November has been really eventful for me. What with NaNoWriMo and working on the proofreading, I’ve also been training as much as I can and reading a lot.

NaNoWriMo has not been as uniform for me this year as the two previous. My stats graph isn’t as tidy as before, and that’s because I’ve been less worried about it being straight. I know I can catch up. I didn’t write yesterday because I had to get to London early, to give in some work, and then went training, which took up the rest of the day. I didn’t get back until shortly after midnight. So I’ve done more writing today than I would have otherwise, but this is a good thing as my plot has taken a nice turn and I’ve been able to waffle on for some several hundred words about what my character is dreaming about, knowing what she has to do next, but being surprised by her dreams, which appear to have less to do with it than she expected when she feel into that deep sleep. Hmm. So I’ve been writing like a mad thing, typing it up so I can get as much as I can updated before midnight, while my arms have been aching like buggery from last night’s training.
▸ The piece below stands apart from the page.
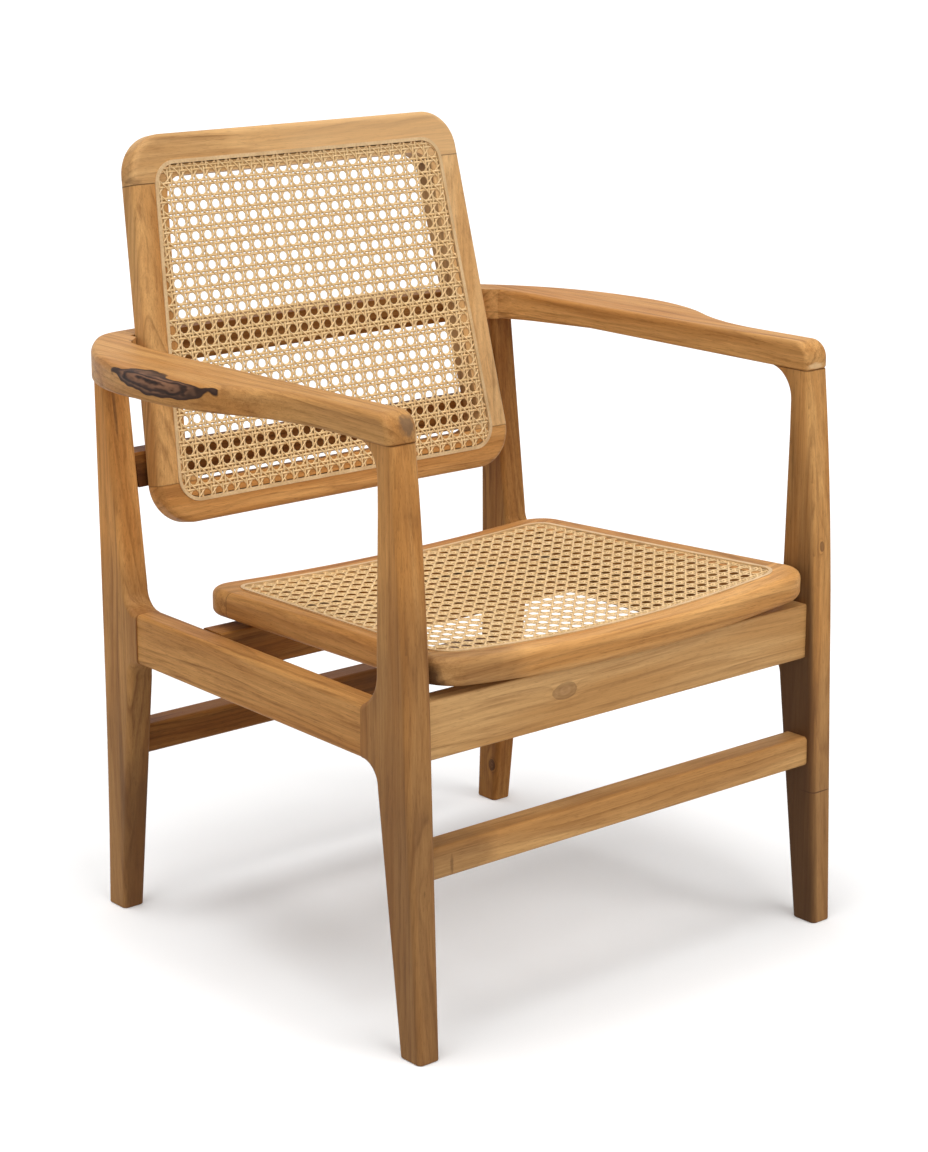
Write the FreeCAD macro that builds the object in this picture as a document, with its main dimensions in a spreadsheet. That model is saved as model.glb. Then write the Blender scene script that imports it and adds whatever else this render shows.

We were working on a certain application and using our arms a lot. Not to go into detail, the application is something most of us have done hundreds if not thousands of times before, in San Zhan, or first pattern. There was something I still wasn’t doing right, though, and Dave came over to me as we were formed up and showed me why it’s done that way – I didn’t forget again, because had I not had my arm where it was, I’d have got an elbow right in the ribs. That’s why we do it that way, and that’s why I shan’t forget twice. You live and you learn, and kung fu is all about learning. In the next class, I got much needed feedback about my pattern. I was hoping to grade, but was not sure I was ready, so I asked. Dave said it still needs work, which was what I suspected anyway, and explained to me what I need to do to improve. At the end of the class, he said he wants Dennis’s jaw to drop open when I do grade (I’m now aiming for January). Dennis knows about my change of diet, of course, but Dave said it’s best if I build my strength first, which won’t happen overnight. So the idea is to dazzle Dennis at the next grading. No pressure, then…

And now we’re on the home stretch of NaNoWriMo, the final few days of writing frantically, hopefully with the result (I say this every year) of getting into the habit of writing every day without fail and without excuses. Yesterday for me was the exception, and I felt the loss. As I write in the bedroom now, Laz is on his computer in the living room, bashing the words out while still being relatively happy with what ends up on the page. Even though half the point of NaNo is not to edit, to just write no matter how bad it is, neither of us can do that. We’re both working on our WIPs, so it matters, and writing crap just isn’t an option we’ve left open for ourselves. So we both let each other write in peace and tonight, we barely stopped to eat and talk for a bit before thinking we should get back to it before midnight crept round. And creep round it did, of course.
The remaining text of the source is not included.